On to the cocktail party. Can we address the homoeroticism in the room? Clint and JJ are all about each other and it's the secondary storyline to the whole episode. I know that they're joking, but they're joking a little too calmly, and I'm not sure I like that they're joking about being gay. I love too many gays to let idiots on reality television make fun of them. Naming the episode Brokeback Bachelor not only insults my gay best friends, but it also insults Heath Ledger, which we can all agree is NEVER ok. JJ plays the Bach game and at least pretends to like Kaitlyn, but Clint goes as far to say that he only wants to stay because of JJ. He actually says "I'm not into Kaitlyn." JJ and Clint form an alliance to piss off everyone around them and help each other win. Newsflash: this is not Survivor. Anyone who might mistake Chris Harrison for Jeff Probst can just gtfo right now.
Villains Gonna Vill.
Meanwhile, plenty of men are taking their turn drunkenly making out with Kaitlyn, pleading for her to keep them. Several dudes get points for warning her that C+JJ are there for the wrong reasons. She storms over to find Clint (and for some reason, only Clint) and tell him off...

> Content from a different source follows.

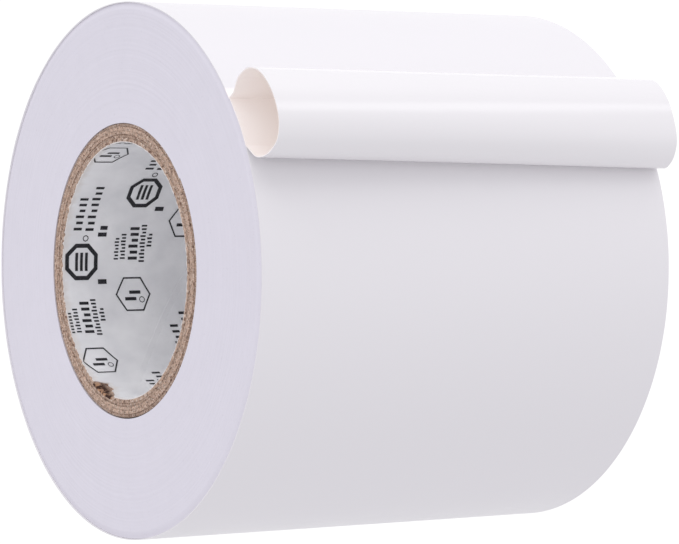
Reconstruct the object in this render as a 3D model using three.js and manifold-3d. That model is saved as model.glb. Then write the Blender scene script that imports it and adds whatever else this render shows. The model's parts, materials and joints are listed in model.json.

ANOTHER STUPID TO BE CONTINUED. SCREW YOU ABC. We have a structure for our point keeping and you're totally throwing it off. We can only include the Emperor's New Groove .gif so many weeks in a row. Next week we'll have another rose ceremony in the first 10 minutes (30 minutes, if you include commercials)
My groove is still off, ABC. STILL.
Points and rosters have been updated.

Love & Roses,
Elizabeth and Julie
League Commissioners



2 comments:

  1. No matter how many iterations that saying takes, I will ALWAYS start singing the 3LW song. What a true classic.
    Players, they gonna play
    And haters, they gonna hate
    Ballers, they gonna ball
    Shot callers, they gonna call....

    ReplyDelete
  2. I'm going to start calling guys babe sodas. Also, how many times has ENG made an appearance on this blog?